THE BIRDS' DELIRIUM DOES NOT INTEREST THE TREES, 2018

 

Mise en image/camera Nicolai Gütermann
Mise en scène/sculptures Iris Dittler
Performances Claire Camous, Iris Dittler,
Martine Putz-Perrier, Barbara Sarreau
Sound Andreas Trobollowitsch
Voice Jenny Simanowitz
Text Drawn from Économie libidinale
by Jean-Francois Lyotard 
   
Technical construction of sculptures Bartholomäus Kinner, Christophe Blancard
Development and Digitalisation (super8) Paul Krimmer, Stefanie Zingl
   
Shot on location at the Centre hospitalier psychiatrique Montperrin, Aix - en Provence, France
Production le Centre d´art le 3bisf, Aix - en Provence;
Iris Dittler & Nicolai Gütermann
Format Video, 30 min
 
 
 

‘The birds' delirium does not interest the trees’
A short film produced by Iris Dittler and Nicolai Gütermann. 
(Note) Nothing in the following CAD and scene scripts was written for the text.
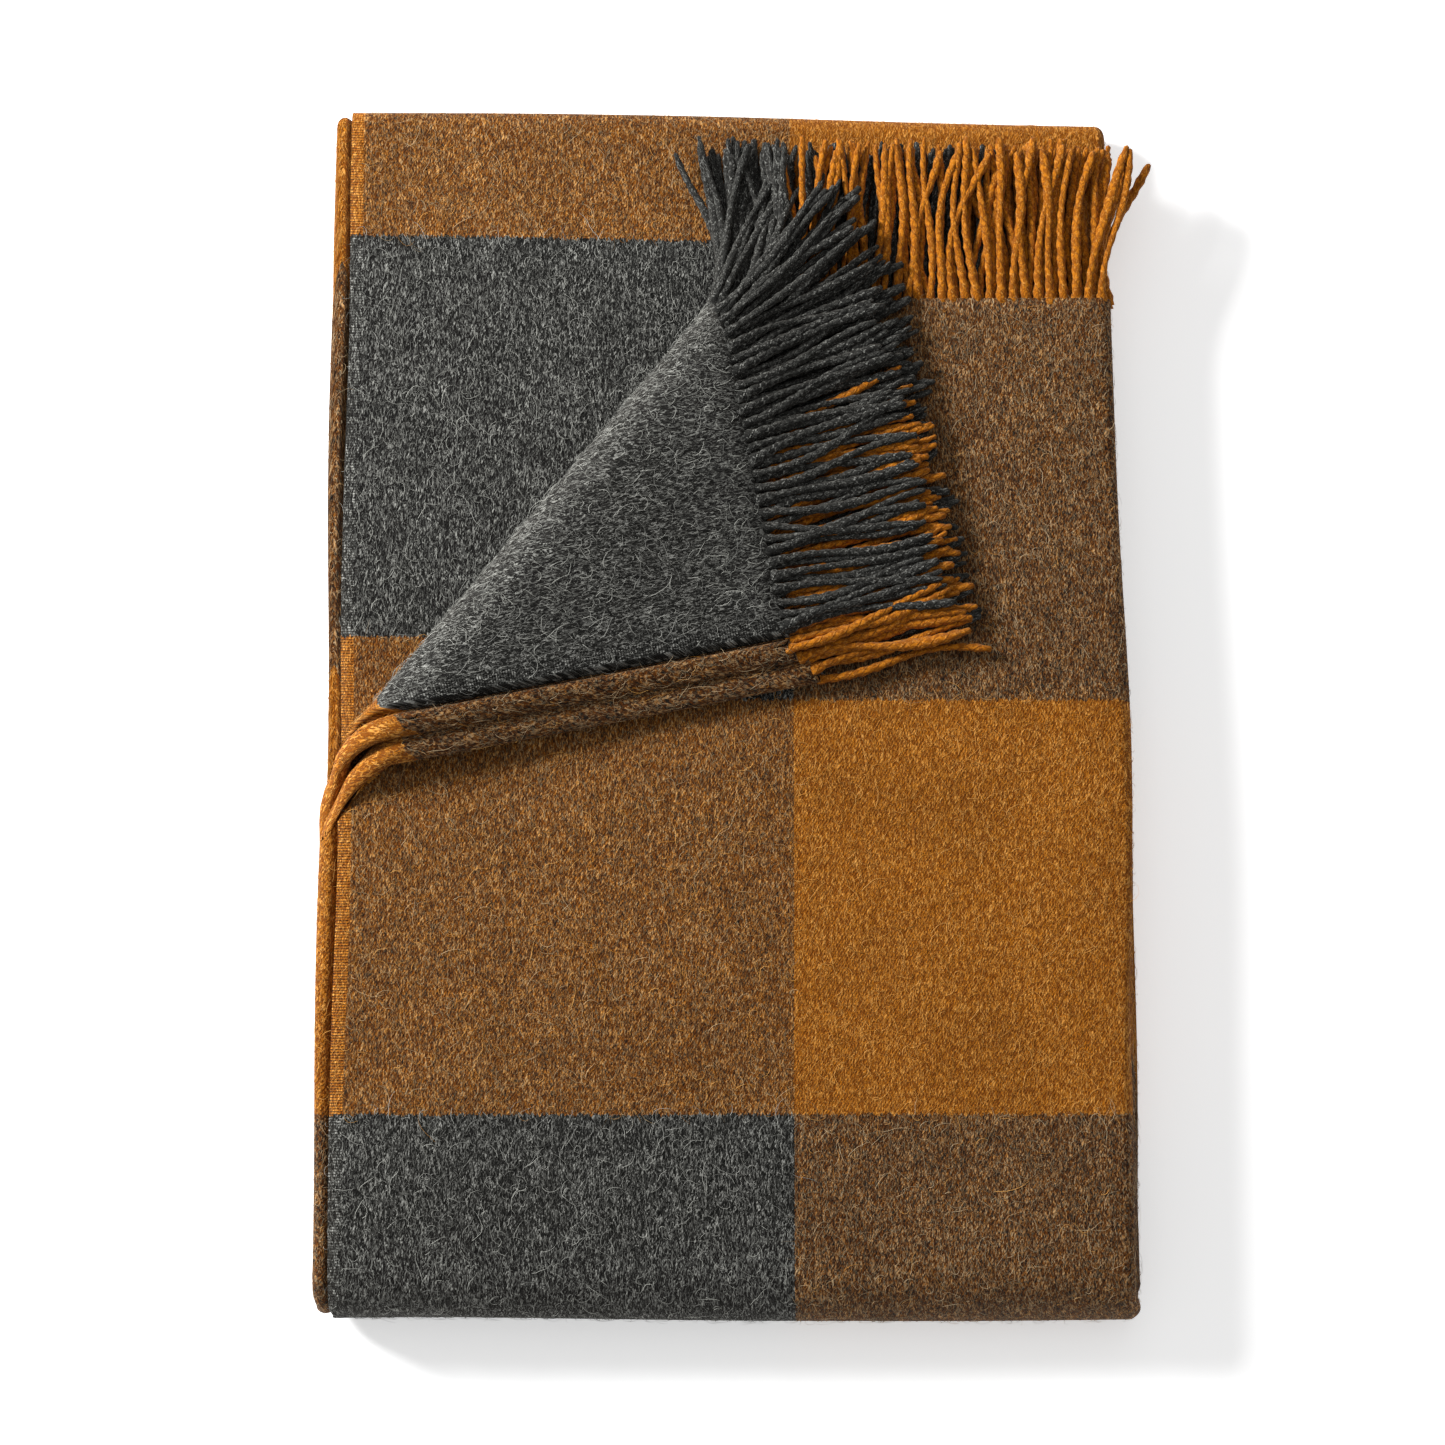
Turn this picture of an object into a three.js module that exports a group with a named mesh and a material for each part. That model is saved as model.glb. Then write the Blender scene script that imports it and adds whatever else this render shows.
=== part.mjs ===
// A wool throw, 1.30 m x 1.80 m, folded in four across its width and in four along its length,
// with the near corner of its two upper panels turned back over a diagonal crease.
// Millimetres, +Z up, origin at the middle of the underside. The fringed ends point along +Y.
import * as THREE from "three";

// Driving dimensions
const PACK_WIDTH = 322; // a quarter of the 1300 mm cloth, less what the side folds take
const PACK_LENGTH = 490; // the two lower panels, fold to fold
const FRINGED_END = 166; // Y of the woven end of the two upper panels
const FRINGE_LENGTH = 71;
const PLY_PITCH = 2.2; // one layer of brushed cloth in the pack
const CLEARANCE = 0.3; // between neighbouring solids
const PLY_THICKNESS = PLY_PITCH - CLEARANCE;
const PLIES_PER_PANEL = 4;
const PANEL_THICKNESS = PLIES_PER_PANEL * PLY_PITCH;
const CREASE_ANGLE = 50.5; // degrees from +X
const CREASE_POINT = new THREE.Vector2(-139.8, -12.5); // a point on the line that the corner hinges on
const CREASE_RELIEF = 0.5; // keeps the turned corner's square ends off the panel beside the crease
const PLY_STAGGER = 2; // how much further each lower ply of the corner reaches than the one above it
const ARC_STEPS = 14; // facets round half a fold

const left = -PACK_WIDTH / 2;
const right = PACK_WIDTH / 2;
const outerBendRadius = 2 * PANEL_THICKNESS;
const innerBendRadius = PANEL_THICKNESS;
const bottomBendY = -PACK_LENGTH / 2 + outerBendRadius;
const topBendY = PACK_LENGTH / 2 - innerBendRadius;
const halfPackZ = 2 * PANEL_THICKNESS;
const fullPackZ = 4 * PANEL_THICKNESS;

const angle = THREE.MathUtils.degToRad(CREASE_ANGLE);
const creaseDirection = new THREE.Vector2(Math.cos(angle), Math.sin(angle));

const MATERIALS = {
  mustard: new THREE.MeshStandardMaterial({ color: 0xb8741a, roughness: 0.95, metalness: 0 }),
  charcoal: new THREE.MeshStandardMaterial({ color: 0x3a3d3e, roughness: 0.95, metalness: 0 }),
  brown: new THREE.MeshStandardMaterial({ color: 0x6f4b22, roughness: 0.95, metalness: 0 }),
};

const throwBlanket = new THREE.Group();

function addPiece(name, geometry, material) {
  const mesh = new THREE.Mesh(geometry, material);
  mesh.name = name;
  throwBlanket.add(mesh);
  return mesh;
}

// A flat piece with the outline given, from z up by thickness.
function addLayer(name, outline, z, thickness, material) {
  const geometry = new THREE.ExtrudeGeometry(new THREE.Shape(outline), {
    depth: thickness,
    bevelEnabled: false,
  });
  addPiece(name, geometry, material).position.z = z;
}

// Where the crease line, moved sideways by offset, has the given x or y.
function creaseAtX(x, offset = 0) {
  const t = (x - CREASE_POINT.x + offset * creaseDirection.y) / creaseDirection.x;
  return CREASE_POINT.y + offset * creaseDirection.x + t * creaseDirection.y;
}

function creaseAtY(y, offset = 0) {
  const t = (y - CREASE_POINT.y - offset * creaseDirection.x) / creaseDirection.y;
  return CREASE_POINT.x - offset * creaseDirection.y + t * creaseDirection.x;
}

// The plies of a panel from bottom to top. Ply a has the outer selvedge and ply b the inner one.
const FACE_UP = ["d", "c", "b", "a"];
const FACE_DOWN = ["a", "b", "c", "d"];

// The four panels, bottom to top
function addFullPanel(name, level, plies) {
  const outline = [
    new THREE.Vector2(left, bottomBendY),
    new THREE.Vector2(right, bottomBendY),
    new THREE.Vector2(right, topBendY),
    new THREE.Vector2(left, topBendY),
  ];
  plies.forEach((ply, i) => {
    const z = (level * PLIES_PER_PANEL + i) * PLY_PITCH;
    addLayer(`${name}_ply_${ply}`, outline, z, PLY_THICKNESS, MATERIALS.brown);
  });
}

function addCutPanel(name, level, plies) {
  const outline = [
    new THREE.Vector2(left, bottomBendY),
    new THREE.Vector2(right, bottomBendY),
    new THREE.Vector2(right, FRINGED_END),
    new THREE.Vector2(creaseAtY(FRINGED_END, -CREASE_RELIEF), FRINGED_END),
    new THREE.Vector2(left, creaseAtX(left, -CREASE_RELIEF)),
  ];
  plies.forEach((ply, i) => {
    const z = (level * PLIES_PER_PANEL + i) * PLY_PITCH;
    addLayer(`${name}_ply_${ply}`, outline, z, PLY_THICKNESS, MATERIALS.brown);
  });
}

addFullPanel("bottom_panel", 0, FACE_DOWN);
addFullPanel("second_panel", 1, FACE_UP);
addCutPanel("third_panel", 2, FACE_DOWN);
addCutPanel("top_panel", 3, FACE_UP);

// Half-round folds: one nested layer of cloth for each ply, round a bend along X
function addBend(name, bendY, bendZ, outwards, firstLayer, plies) {
  plies.forEach((ply, i) => {
    const inner = (firstLayer + i) * PLY_PITCH + CLEARANCE / 2;
    const outer = inner + PLY_THICKNESS;
    const section = new THREE.Shape();
    section.absarc(0, 0, outer, -Math.PI / 2, Math.PI / 2, false);
    section.absarc(0, 0, inner, Math.PI / 2, -Math.PI / 2, true);
    const geometry = new THREE.ExtrudeGeometry(section, {
      depth: PACK_WIDTH,
      bevelEnabled: false,
      curveSegments: ARC_STEPS,
    });
    const across = new THREE.Vector3(0, outwards, 0);
    const up = new THREE.Vector3(0, 0, 1);
    geometry.applyMatrix4(
      new THREE.Matrix4().makeBasis(across, up, new THREE.Vector3(outwards, 0, 0)),
    );
    const start = outwards > 0 ? left : right;
    const z = bendZ - CLEARANCE / 2;
    addPiece(`${name}_ply_${ply}`, geometry, MATERIALS.brown)
      .position.set(start, bendY + outwards * CLEARANCE, z);
  });
}

const OUTWARD_PLIES = ["d", "c", "b", "a"];
const INWARD_PLIES = ["a", "b", "c", "d"];
addBend("top_fold", topBendY, innerBendRadius, 1, 0, OUTWARD_PLIES);
addBend("inner_fold", bottomBendY, halfPackZ, -1, 0, INWARD_PLIES);
addBend("outer_fold", bottomBendY, halfPackZ, -1, PLIES_PER_PANEL, OUTWARD_PLIES);

// The turned-back corner: eight plies, upside down, resting on the top panel
const cornerBottomZ = fullPackZ + CREASE_RELIEF;
const cornerPlies = [
  ...FACE_DOWN.map((ply) => `corner_top_panel_ply_${ply}`),
  ...FACE_UP.map((ply) => `corner_third_panel_ply_${ply}`),
];
const cornerTipTop = new THREE.Vector2(30, 29);

function cornerOutline(reach) {
  const tip = new THREE.Vector2(
    cornerTipTop.x + reach * creaseDirection.y,
    cornerTipTop.y - reach * creaseDirection.x,
  );
  return [
    new THREE.Vector2(left, creaseAtX(left)),
    tip,
    new THREE.Vector2(creaseAtY(FRINGED_END), FRINGED_END),
  ];
}

cornerPlies.forEach((name, i) => {
  const reach = PLY_STAGGER * (cornerPlies.length - 1 - i);
  addLayer(name, cornerOutline(reach), cornerBottomZ + i * PLY_PITCH, PLY_THICKNESS, MATERIALS.charcoal);
});

// Fringes: each panel's tassels as one plain slab, with the twisted cords' true reach
const fringeThickness = PANEL_THICKNESS - CLEARANCE;

function addStraightFringe(name, level, material) {
  const root = FRINGED_END + CLEARANCE;
  const start = creaseAtY(FRINGED_END) + CREASE_RELIEF;
  const outline = [
    new THREE.Vector2(start, root),
    new THREE.Vector2(right, root),
    new THREE.Vector2(right, root + FRINGE_LENGTH),
    new THREE.Vector2(start, root + FRINGE_LENGTH),
  ];
  addLayer(name, outline, level * PANEL_THICKNESS, fringeThickness, material);
}

addStraightFringe("third_panel_fringe", 2, MATERIALS.charcoal);
addStraightFringe("top_panel_fringe", 3, MATERIALS.mustard);

// The corner's fringe runs out past its edge, mirroring the straight fringe across the crease
const mirroredAngle = 2 * angle - Math.PI / 2;

function addCornerFringe(name, z, reach) {
  const [, tip, top] = cornerOutline(reach);
  const away = new THREE.Vector2(Math.cos(mirroredAngle), Math.sin(mirroredAngle));
  const tipRoot = tip.clone().addScaledVector(away, CLEARANCE);
  const topRoot = top.clone().addScaledVector(away, CLEARANCE);
  const points = [
    tipRoot,
    tipRoot.clone().addScaledVector(away, FRINGE_LENGTH),
    topRoot.clone().addScaledVector(away, FRINGE_LENGTH),
    topRoot,
  ];
  addLayer(name, points, z, fringeThickness, MATERIALS.charcoal);
}

const lowestPlyReach = PLY_STAGGER * (cornerPlies.length - 1);
addCornerFringe("corner_fringe_lower", cornerBottomZ, lowestPlyReach);
addCornerFringe("corner_fringe_upper", cornerBottomZ + PANEL_THICKNESS, lowestPlyReach);

export default throwBlanket;
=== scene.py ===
"""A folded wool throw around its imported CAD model.

One 1.30 x 1.80 m cloth folded in four each way, with a fringe.
"""
import math
import random

import bmesh
import bpy
import numpy as np
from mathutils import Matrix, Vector
from mathutils.bvhtree import BVHTree


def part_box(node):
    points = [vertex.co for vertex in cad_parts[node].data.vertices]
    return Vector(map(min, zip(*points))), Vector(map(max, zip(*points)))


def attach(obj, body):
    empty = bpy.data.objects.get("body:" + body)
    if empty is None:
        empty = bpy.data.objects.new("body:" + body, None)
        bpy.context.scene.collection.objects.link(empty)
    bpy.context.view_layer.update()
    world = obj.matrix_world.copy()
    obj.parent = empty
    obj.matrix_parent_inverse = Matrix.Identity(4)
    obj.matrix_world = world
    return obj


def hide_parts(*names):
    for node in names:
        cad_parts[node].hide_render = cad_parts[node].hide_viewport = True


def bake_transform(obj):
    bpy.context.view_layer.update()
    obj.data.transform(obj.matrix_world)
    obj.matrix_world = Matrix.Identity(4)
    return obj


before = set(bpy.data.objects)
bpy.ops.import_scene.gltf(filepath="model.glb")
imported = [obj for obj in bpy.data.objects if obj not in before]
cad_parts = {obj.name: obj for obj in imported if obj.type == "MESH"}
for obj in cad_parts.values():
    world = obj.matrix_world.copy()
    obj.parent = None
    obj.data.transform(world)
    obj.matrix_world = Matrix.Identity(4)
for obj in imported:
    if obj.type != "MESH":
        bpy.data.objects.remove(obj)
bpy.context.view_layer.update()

MM = 0.001
SEED = 7
random.seed(SEED)

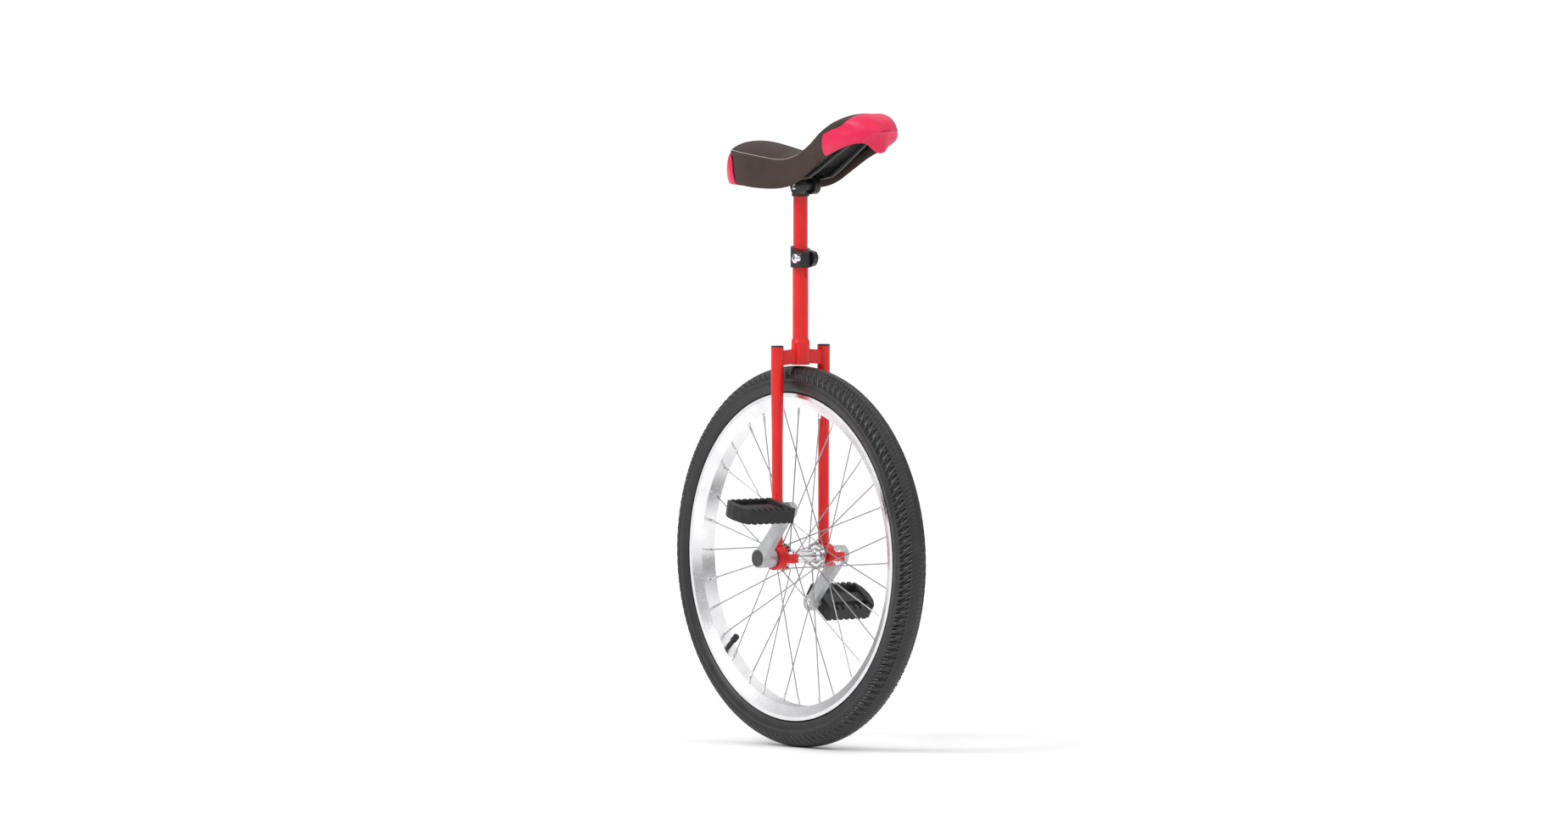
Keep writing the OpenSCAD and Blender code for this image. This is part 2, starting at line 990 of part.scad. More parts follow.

This film opens with a sequence shot using a Super 8 camera at the Josephinum (Museum of Medical History in Vienna), with a voice-over containing an excerpt from the opening text The Great Ephemeral Skin in Jean-François Lyotard’s work, Libidinal Economy. The following sequences are filmed on and off the grounds of a former women’s asylum. (Centre hospitalier psychiatrique Montperrin, Aix-en Provence, France) The gestures are anchored in reality, but through the insertion of caesurae, the resulting ensemble may be likened to a surrealist mental landscape, which in the last sequence, culminates in its most minimal and stripped down form, a wrapping in ribbon of the object, the body and the subject.

‘It [the immense membrane of the libidinal “body”] is made from the most heterogeneous textures, bones, epithelium, sheets to write on, charged atmospheres, swords, glass cases, peoples, herbs, canvases to paint. All these zones are joined end to end in a band which has no back to it, a Moebius band which interests us not because it is closed, but because it is one-sided, a Moebian skin which, rather than being smooth, is on the contrary (…) covered with roughness, corners, creases, cavities, which when it passes on the “first” turn will be cavities, but perhaps on the “second,” lumps. But as for what turn the band is on, no-one knows nor will know, in the eternal turn. The interminable band with variable geometry (..) has not got two sides, but only one, and therefore neither exterior or interior.’

Jean-François Lyotard, in Libidinal Economy, translated by Iain Hamilton Grant. London: Continuum, 1993.